WRITTEN TASK:
Only the number is wanted: how many lines hold the word "scene"?
==================================================
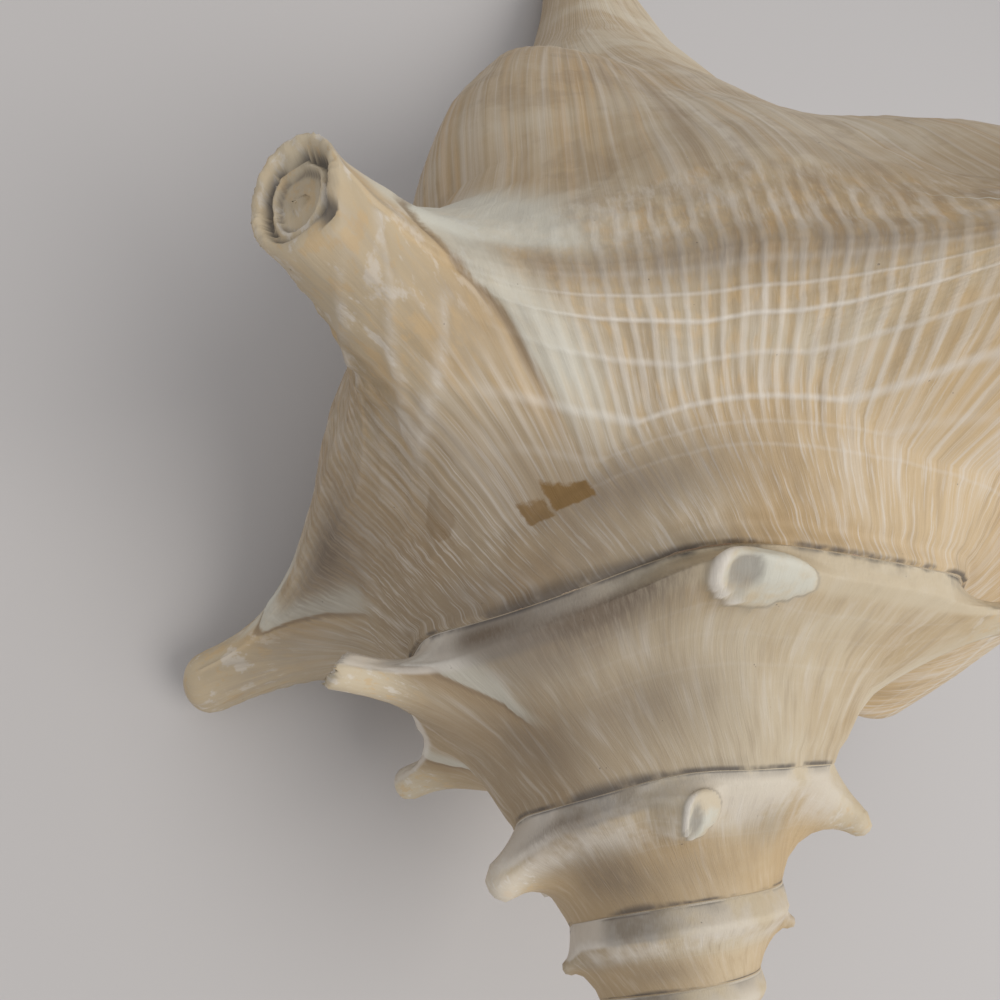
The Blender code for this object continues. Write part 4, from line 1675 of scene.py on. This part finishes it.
    def seams(self, at: ShellMap) -> list[Coat]:
        """Brown seam and smooth white band ahead of each spine.

        Args:
            at: the shell's map.

        Returns:
            The coats.
        """
        along = at.row.between(0.40, 0.62) * (1.0 - at.row.between(1.5, 1.95))
        along = along * at.sketch.attribute("beside")
        ahead = at.sketch.attribute("seam") + (at.hatch - 0.5) * 1.2
        behind = ahead.between(-7.0, -0.5) * (1.0 - ahead.between(-0.4, 0.2)) * along
        band = ahead.between(0.0, 0.8) * (1.0 - ahead.between(2.6, 6.0)) * along
        flank = at.near.between(0.08, 0.22) * at.row.between(1.15, 1.45) * ahead.between(-6.0, -2.0)
        return [
            (behind, 0.35, self.orange),
            (behind * at.old, 0.55, self.umber),
            (band, 0.64, self.cool_white),
            (flank * (1.0 - ahead.between(9.0, 16.0)), 0.62, self.cool_white),
            (ahead.hill(-0.1, 0.9) * along, 0.75, self.umber),
        ]

    def old_walls(self, at: ShellMap) -> list[Coat]:
        """Smooth grey ledge above the older whorls' keels, the grime along the sutures, and grey on the
        second whorl's ramp, partly its own tone and partly painted shade.

        Args:
            at: the shell's map.

        Returns:
            The coats.
        """
        ledge = at.sketch.mix(at.side.between(-8.0, 14.0), self.grey, self.cream)
        ledge = at.sketch.mix(at.side.between(-26.0, -38.0), ledge, self.white)
        older = 1.0 - at.turn.between(-1.62, -1.56)
        smudge = (at.row.between(1.3, 1.95) * at.old).most((1.0 - at.row.between(0.0, 0.10)) * 0.5)
        smudge = smudge.most(at.row.between(0.80, 1.00) * older * at.side.hill(-10.0, 34.0))
        dirty = at.side.hill(self.dirty_side, self.dirty_width)
        soot = (0.40 + dirty * 0.35) * (0.20 + 0.80 * at.side.between(-44.0, -34.0))
        # partly the second whorl's own grey, partly painted shade where it turns from the lamp
        greyer = at.row.between(0.50, 0.85) * at.old * (1.0 - older) * at.side.hill(-18.0, 30.0)
        line_end = 0.028 + at.side.hill(self.dirty_side, 28.0) * 0.05
        line = (at.row.between(1.80, 1.96) * at.old).most(1.0 - at.row.between(0.008, line_end))
        return [
            (at.row.between(0.90, 1.02) * at.old, 0.70, ledge),
            (at.row.between(0.45, 0.75) * older * at.blots.between(0.40, 0.58), 0.50, self.white),
            ((1.0 - at.row.between(0.35, 0.65)) * older, 0.35, self.orange),
            (smudge * at.blots.between(0.44, 0.62), soot, self.dirt_and_shade),
            (greyer, 0.45, self.grey),
            (line * (at.blots + dirty * 0.14).between(0.40, 0.58), 0.80, self.dirt_and_shade),
        ]

    def stain_and_shade_coats(self, at: ShellMap) -> list[Coat]:
        """Partly broad brown staining, partly painted shade where the whorls turn from the lamp, uneven and
        streaked along the growth lines.

        Args:
            at: the shell's map.

        Returns:
            The coats.
        """
        coats = []
        streaks = 0.60 + (at.hatch * 0.5 + at.clouds * 0.5).between(0.38, 0.62) * 0.65
        # partly real brown stains, partly painted shade on flanks and keels turned from the lamp
        for whorl, side, reach, row, height, strength in self.brown_stains_and_shade:
            end = whorl + GrowthForm.lip_turn
            mask = at.turn.band(end - 1.0, end, 0.01) * at.side.hill(side, reach) * at.row.hill(row, height)
            coats.append((mask * streaks, strength, self.stain_and_shade_brown))
        return coats

    def patches(self, at: ShellMap) -> list[Coat]:
        """Ochre patches left where an outer layer stays, bounded by growth lines and cords.

        Args:
            at: the shell's map.

        Returns:
            The coats.
        """
        coats = []
        ragged = at.grain - 0.5
        for start, end, low, high, strength in self.ochre_patches:
            across = (at.degrees + ragged * 1.2).band(start, end, 0.25)
            down = (at.row + ragged * 0.02).band(low, high, 0.005)
            coats.append((across * down, strength, self.ochre))
        return coats

    def scars(self, at: ShellMap) -> list[Coat]:
        """Smooth pale skin, white rim and grey facet of the worn spines.

        Args:
            at: the shell's map.

        Returns:
            The coats.
        """
        skin = at.sketch.mix(at.blots.between(0.42, 0.60), self.cool_white, self.cream)
        return [
            (at.worn, 0.85, skin),
            (at.worn.hill(0.35, 0.35), 0.30, self.dirt_and_shade),
            (at.sketch.attribute("rim").between(0.2, 0.8), 0.80, self.white),
            (at.sketch.attribute("facet"), 0.65, self.grey),
        ]

    def specks(self, at: ShellMap) -> list[Coat]:
        """Dark specks, and painted shade with grime in the spines' mouths."""
        return [(at.specks, 0.45, self.dirt_and_shade),
                # painted shade with grime in the spines' mouths
                (at.sketch.attribute("dark").between(0.05, 0.9), 0.80, self.dirt_and_shade)]


@dataclass(frozen=True)
class PaleFloor:
    """Plain pale floor with a faint mottle."""

    colour: Colour = tone(192, 188, 185)
    mottle: Colour = tone(182, 178, 174)
    mottle_scale: float = 6.0
    mottle_strength: float = 0.05
    roughness: float = 0.8

    def material(self) -> bpy.types.Material:
        """Build the finish.

        Returns:
            The material.
        """
        material = bpy.data.materials.new("pale_floor")
        sketch = Sketch(material)
        cloud = sketch.noise(sketch.place(), self.mottle_scale, 2.0, 0.5).between(0.3, 0.7)
        sketch.fill(sketch.tree.nodes["Principled BSDF"], {
            "Base Color": sketch.mix(cloud * self.mottle_strength, self.colour, self.mottle),
            "Roughness": self.roughness,
        })
        return material


# ---------------------------------------------------------------- studio

@dataclass(frozen=True)
class Lamp:
    """A soft round lamp that looks at the shell, in metres and watts."""

    name: str
    place: Triple
    size: float
    power: float
    tint: Colour
    target: Triple = (0.0, 0.0, 0.05)

    def hang(self) -> None:
        """Add the lamp to the scene."""
        data = bpy.data.lights.new(self.name, "AREA")
        data.shape = "DISK"
        data.size = self.size
        data.energy = self.power
        data.color = self.tint
        lamp = link_object(self.name, data)
        lamp.location = self.place
        lamp.rotation_euler = (Vector(self.target) - Vector(self.place)).to_track_quat("-Z", "Y").to_euler()


@dataclass
class Studio:
    """Floor, lamp, sky and camera."""

    shell: ConchShell
    floor_reach: float = 4.0       # metres from the middle to the floor's edges
    floor_gap: float = 0.00005     # metres between the floor and the shell
    camera_place: Triple = (-0.487, 0.894, 2.674)  # in shell units, in the shell's own frame
    camera_pitch: float = 29.74    # degrees about the shell's x axis
    camera_roll: float = -1.5      # degrees about the line of sight
    sensor: float = 36.0           # millimetres
    focal_share: float = 0.697     # focal length in sensor widths
    near_limit: float = 0.005      # metres
    sky: Colour = (0.93, 0.95, 1.0)
    sky_level: float = 0.67
    backdrop: Colour = tone(214, 212, 212)
    window: Lamp = Lamp("window", (0.46, -0.40, 1.04), 0.8, 6.2, (1.0, 0.97, 0.93))

    def build_floor(self) -> None:
        """Lay the floor."""
        mesh = bpy.data.meshes.new("floor")
        z = float(CAD_BOX[0][2]) - self.floor_gap
        corners = [(x * self.floor_reach, y * self.floor_reach, z)
                   for x, y in ((-1, -1), (1, -1), (1, 1), (-1, 1))]
        mesh.from_pydata(corners, [], [(0, 1, 2, 3)])
        mesh.materials.append(PaleFloor().material())
        link_object("floor", mesh)

    def place_camera(self) -> None:
        """Set the camera at the shell's own view."""
        turning = self.shell.rest.turning()
        place = turning @ np.array(self.camera_place) * UNIT * self.shell.scale + self.shell.shift
        pitch = Matrix.Rotation(math.radians(self.camera_pitch), 3, "X")
        roll = Matrix.Rotation(math.radians(self.camera_roll), 3, "Z")
        rotation = (Matrix(turning.tolist()) @ pitch @ roll).to_4x4()
        data = bpy.data.cameras.new("camera")
        data.sensor_width = self.sensor
        data.lens = self.sensor * self.focal_share
        data.clip_start = self.near_limit
        camera = link_object("camera", data)
        camera.matrix_world = Matrix.Translation(Vector(place)) @ rotation
        bpy.context.scene.camera = camera

    def light(self) -> None:
        """Soft light from the upper right, under a pale sky with a plain backdrop before it."""
        world = bpy.data.worlds.new("studio")
        sketch = Sketch(world)
        seen = sketch.node("ShaderNodeLightPath", {}, {}, "Is Camera Ray")
        seen = seen.most(sketch.node("ShaderNodeLightPath", {}, {}, "Is Glossy Ray"))
        backdrop = sketch.node("ShaderNodeBackground", {}, {"Color": (*self.backdrop, 1.0)})
        background = sketch.tree.nodes["Background"]
        sketch.fill(background, {"Color": (*self.sky, 1.0), "Strength": self.sky_level})
        sky = Value(sketch, background.outputs[0])
        choice = sketch.node("ShaderNodeMixShader", {}, {0: seen, 1: sky, 2: backdrop})
        sketch.fill(sketch.tree.nodes["World Output"], {"Surface": choice})
        bpy.context.scene.world = world
        self.window.hang()
        bpy.context.scene.view_settings.view_transform = "Standard"


def main() -> None:
    """Build the shell, its finish and the studio, and keep the boxes."""
    logging.basicConfig(level=logging.INFO, format="%(message)s")
    shell = ConchShell()
    body = shell.build()
    body.data.materials.append(WeatheredShell().material())
    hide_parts("shell")
    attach(body, "root")
    LOG.info("placed %s", body.name)
    studio = Studio(shell)
    studio.build_floor()
    studio.light()
    studio.place_camera()


if __name__ == "__main__":
    main()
==================================================
SOLUTION TO THIS EXERCISE:
5